Despite the apology tendered by Rushdie for ‘hurting the sentiments of Muslims’, the fatwa against him remained in force; the bounty on his head was doubled. In Islamic theology, an apostate can be forgiven if he apologizes but the blasphemer against the prophet is not to be given any such quarter; he has to be summarily executed. 
That a young Muslim man, Hadi Madar, who was not even born when 'Satanic Verses' was published, willed to execute the fatwa, only goes on to prove the extraordinary sway of such a theology.
Any such attack is designed to create a regime of fear.
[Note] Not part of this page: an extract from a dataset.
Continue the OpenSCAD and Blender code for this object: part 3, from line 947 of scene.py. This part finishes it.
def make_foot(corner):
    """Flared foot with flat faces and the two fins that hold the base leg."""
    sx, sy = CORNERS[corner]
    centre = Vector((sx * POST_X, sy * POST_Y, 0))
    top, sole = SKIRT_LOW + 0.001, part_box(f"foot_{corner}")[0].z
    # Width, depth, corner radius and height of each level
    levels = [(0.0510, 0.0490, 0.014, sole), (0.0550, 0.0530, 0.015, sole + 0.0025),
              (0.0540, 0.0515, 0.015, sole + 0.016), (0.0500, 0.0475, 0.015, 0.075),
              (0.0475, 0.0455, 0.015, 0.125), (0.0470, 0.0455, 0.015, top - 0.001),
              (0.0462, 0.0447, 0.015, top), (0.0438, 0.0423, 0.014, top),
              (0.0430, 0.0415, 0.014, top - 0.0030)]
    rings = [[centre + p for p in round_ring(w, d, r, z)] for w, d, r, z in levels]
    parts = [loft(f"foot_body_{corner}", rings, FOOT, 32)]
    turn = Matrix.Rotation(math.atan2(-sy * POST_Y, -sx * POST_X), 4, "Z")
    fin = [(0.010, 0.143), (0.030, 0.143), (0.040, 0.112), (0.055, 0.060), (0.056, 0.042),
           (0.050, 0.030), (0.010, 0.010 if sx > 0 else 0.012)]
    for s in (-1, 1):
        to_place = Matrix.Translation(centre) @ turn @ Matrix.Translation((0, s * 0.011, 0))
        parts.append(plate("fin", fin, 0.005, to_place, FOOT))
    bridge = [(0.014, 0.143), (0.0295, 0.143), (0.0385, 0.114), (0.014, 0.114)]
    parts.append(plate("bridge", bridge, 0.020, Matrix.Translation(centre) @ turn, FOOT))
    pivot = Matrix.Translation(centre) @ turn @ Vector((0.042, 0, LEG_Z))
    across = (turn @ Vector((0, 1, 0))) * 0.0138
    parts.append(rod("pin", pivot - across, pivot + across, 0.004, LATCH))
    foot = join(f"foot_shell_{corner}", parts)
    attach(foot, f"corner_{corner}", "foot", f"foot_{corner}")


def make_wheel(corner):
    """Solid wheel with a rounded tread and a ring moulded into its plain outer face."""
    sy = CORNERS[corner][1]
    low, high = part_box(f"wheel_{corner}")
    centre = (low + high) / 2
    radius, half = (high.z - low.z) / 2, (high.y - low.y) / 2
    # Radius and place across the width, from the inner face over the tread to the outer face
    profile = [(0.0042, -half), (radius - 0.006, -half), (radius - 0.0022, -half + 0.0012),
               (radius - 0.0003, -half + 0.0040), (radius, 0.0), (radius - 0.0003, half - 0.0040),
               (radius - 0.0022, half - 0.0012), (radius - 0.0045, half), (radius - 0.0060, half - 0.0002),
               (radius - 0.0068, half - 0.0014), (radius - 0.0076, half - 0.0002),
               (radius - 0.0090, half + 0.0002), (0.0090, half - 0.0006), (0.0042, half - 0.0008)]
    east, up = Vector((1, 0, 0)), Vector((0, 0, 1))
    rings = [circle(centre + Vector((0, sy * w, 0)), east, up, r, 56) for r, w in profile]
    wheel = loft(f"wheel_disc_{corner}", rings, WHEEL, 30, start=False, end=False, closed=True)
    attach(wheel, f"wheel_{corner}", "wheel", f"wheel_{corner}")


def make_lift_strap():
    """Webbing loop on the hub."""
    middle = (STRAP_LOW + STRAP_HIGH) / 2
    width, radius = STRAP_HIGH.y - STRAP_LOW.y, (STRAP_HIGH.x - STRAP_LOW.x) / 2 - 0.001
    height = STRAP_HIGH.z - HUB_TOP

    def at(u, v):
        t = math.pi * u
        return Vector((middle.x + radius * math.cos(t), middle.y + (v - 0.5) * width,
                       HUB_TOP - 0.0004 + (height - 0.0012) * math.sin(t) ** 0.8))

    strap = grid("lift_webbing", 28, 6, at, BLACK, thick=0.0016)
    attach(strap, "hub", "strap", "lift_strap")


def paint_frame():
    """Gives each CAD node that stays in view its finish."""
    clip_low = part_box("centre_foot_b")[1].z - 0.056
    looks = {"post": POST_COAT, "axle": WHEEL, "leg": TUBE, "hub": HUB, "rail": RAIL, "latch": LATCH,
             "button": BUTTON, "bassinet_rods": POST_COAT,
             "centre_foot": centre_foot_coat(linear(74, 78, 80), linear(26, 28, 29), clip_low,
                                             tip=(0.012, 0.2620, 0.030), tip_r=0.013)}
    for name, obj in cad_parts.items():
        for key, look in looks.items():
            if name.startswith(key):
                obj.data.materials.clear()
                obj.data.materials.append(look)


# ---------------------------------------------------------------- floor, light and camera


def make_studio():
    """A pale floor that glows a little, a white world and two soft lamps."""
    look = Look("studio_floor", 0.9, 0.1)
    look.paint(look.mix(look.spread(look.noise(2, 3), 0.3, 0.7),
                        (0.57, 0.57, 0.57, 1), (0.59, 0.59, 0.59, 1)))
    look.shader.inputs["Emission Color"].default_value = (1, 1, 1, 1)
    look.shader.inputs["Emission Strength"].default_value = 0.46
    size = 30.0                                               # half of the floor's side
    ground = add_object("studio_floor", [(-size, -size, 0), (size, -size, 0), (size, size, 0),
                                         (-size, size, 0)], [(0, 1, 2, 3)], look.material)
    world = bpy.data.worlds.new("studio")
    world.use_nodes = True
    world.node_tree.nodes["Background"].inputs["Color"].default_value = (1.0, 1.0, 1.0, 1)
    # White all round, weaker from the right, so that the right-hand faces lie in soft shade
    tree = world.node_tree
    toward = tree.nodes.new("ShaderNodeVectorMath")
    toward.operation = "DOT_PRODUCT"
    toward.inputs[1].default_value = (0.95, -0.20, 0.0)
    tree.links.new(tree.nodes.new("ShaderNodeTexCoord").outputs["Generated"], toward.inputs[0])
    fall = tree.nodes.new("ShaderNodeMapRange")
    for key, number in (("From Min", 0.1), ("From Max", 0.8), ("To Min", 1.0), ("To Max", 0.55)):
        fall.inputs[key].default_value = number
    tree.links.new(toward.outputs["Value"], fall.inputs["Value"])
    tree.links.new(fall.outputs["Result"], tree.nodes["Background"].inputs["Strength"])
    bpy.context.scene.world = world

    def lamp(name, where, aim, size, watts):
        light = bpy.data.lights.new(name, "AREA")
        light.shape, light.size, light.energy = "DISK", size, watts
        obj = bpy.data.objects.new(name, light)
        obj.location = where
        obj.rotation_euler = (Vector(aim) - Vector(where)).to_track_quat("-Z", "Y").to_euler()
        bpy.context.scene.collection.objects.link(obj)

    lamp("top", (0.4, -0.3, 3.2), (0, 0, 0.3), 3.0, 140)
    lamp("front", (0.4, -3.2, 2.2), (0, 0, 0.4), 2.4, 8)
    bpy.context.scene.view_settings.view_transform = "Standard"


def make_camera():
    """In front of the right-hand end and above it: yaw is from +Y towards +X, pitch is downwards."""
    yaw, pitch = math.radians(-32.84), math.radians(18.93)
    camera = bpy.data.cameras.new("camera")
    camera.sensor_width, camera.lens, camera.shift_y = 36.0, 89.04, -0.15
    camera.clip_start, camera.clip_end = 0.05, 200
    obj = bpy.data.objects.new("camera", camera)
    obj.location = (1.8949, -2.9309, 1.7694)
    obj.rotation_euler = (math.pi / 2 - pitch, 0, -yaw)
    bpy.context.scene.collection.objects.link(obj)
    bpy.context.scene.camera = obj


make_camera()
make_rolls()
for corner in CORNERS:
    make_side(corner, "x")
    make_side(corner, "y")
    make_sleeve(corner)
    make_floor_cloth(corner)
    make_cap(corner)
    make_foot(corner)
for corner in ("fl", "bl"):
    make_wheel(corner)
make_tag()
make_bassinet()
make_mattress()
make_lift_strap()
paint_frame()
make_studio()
Translators of 'Satanic Verses' were killed, discussions on the book were violently repressed and bookstores were forced to take the novel off their shelves. 
The regime of fear made sure that very few stood with Salman Rushdie, except for those Islamophobes who delighted in telling the world that this thuggery was ‘real Islam’. Thirty-three years later, we hear the same loud silence from Muslim countries and organizations. 
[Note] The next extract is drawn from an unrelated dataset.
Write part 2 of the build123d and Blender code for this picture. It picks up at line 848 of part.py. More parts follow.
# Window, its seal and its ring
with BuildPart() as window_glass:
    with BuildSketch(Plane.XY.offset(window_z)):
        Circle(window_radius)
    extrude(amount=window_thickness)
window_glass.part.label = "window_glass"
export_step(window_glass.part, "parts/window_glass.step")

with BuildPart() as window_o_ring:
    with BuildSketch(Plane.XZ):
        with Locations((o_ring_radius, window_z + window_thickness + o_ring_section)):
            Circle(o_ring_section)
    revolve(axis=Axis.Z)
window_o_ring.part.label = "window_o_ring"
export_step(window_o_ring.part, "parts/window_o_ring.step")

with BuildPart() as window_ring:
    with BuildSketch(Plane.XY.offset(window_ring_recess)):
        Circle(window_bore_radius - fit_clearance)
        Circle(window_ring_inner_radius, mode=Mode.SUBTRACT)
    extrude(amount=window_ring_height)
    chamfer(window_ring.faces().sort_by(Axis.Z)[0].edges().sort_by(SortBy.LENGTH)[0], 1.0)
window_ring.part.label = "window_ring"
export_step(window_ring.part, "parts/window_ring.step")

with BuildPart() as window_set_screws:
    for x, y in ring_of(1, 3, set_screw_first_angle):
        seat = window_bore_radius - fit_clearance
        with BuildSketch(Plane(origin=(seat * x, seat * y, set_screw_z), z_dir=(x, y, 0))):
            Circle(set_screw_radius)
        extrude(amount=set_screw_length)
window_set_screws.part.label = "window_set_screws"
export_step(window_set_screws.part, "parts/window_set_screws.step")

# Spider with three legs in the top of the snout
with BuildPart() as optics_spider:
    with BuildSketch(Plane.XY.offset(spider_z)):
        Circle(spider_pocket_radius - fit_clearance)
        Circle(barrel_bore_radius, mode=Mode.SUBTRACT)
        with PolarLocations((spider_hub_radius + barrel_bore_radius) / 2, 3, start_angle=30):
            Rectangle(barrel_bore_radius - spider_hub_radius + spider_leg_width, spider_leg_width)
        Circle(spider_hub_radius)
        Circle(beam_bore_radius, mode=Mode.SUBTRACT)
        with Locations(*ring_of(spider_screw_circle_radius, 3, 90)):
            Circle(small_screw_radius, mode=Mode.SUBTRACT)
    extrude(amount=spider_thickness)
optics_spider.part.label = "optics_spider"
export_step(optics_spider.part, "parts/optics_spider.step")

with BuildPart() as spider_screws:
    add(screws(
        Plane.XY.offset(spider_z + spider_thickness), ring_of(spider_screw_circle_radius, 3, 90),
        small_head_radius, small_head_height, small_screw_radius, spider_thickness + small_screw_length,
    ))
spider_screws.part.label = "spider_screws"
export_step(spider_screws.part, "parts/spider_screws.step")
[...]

None of the prominent Indian Muslim organizations have condemned this barbarous attack on a prominent writer. It is this silence that emboldens the Islamophobes to paint the religion as a creed of violence and terror.
The recent murder of Kanhaiya Lal for another case of blasphemy by two Muslim fanatics, is another case in point of the intolerance within sections of the Indian Muslim community. 
Though all major Muslim organizations condemned the murder, they did do so under the pretext of a hate-crime, but refused to acknowledge the fact that it was a murder for blasphemy. Such is the blatant hypocrisy, which only serves to weaken and further isolate the Muslim community due to it's dual standards.
Muslim organizations only remember human rights when they are being attacked but don't extend same rights and dignity to others
It is rather rich on the part of Muslim organizations that they only remember human rights when they are being attacked but do not extend the same rights and dignity to others, Muslims or not, who differ from them on matters of religion. This is plain hypocrisy which does not help the Muslim cause. Being a minority, Indian Muslims should be championing a rights-based discourse on the importance of free speech and dissent. 
It is unfortunate that despite living in a political democracy for 75 years, Muslim organizations today are demanding a national blasphemy law. Muslims do not need the Hindu right wing to argue that Islam and human rights are incompatible; they themselves have been advertising this position for long.
'Satanic Verses' was one of the first novels to inquire into the nature of Muslim immigration into Europe. And yet the irony is that Muslims burnt it to proclaim a politics of distinction and separateness. The IMSD firmly states that without free speech, freedom to read, write and dissent, we cannot uphold the freedoms enshrined in our constitution. And we believe that only by investing in these freedoms can we uphold the values of our republic. In this hour of grave crisis, we stand firmly with Salman Rushdie and wish him speedy recovery. 
We once again appeal to all Muslim organizations to rethink their position on blasphemy; a form of politics which is doing Muslims more harm than good.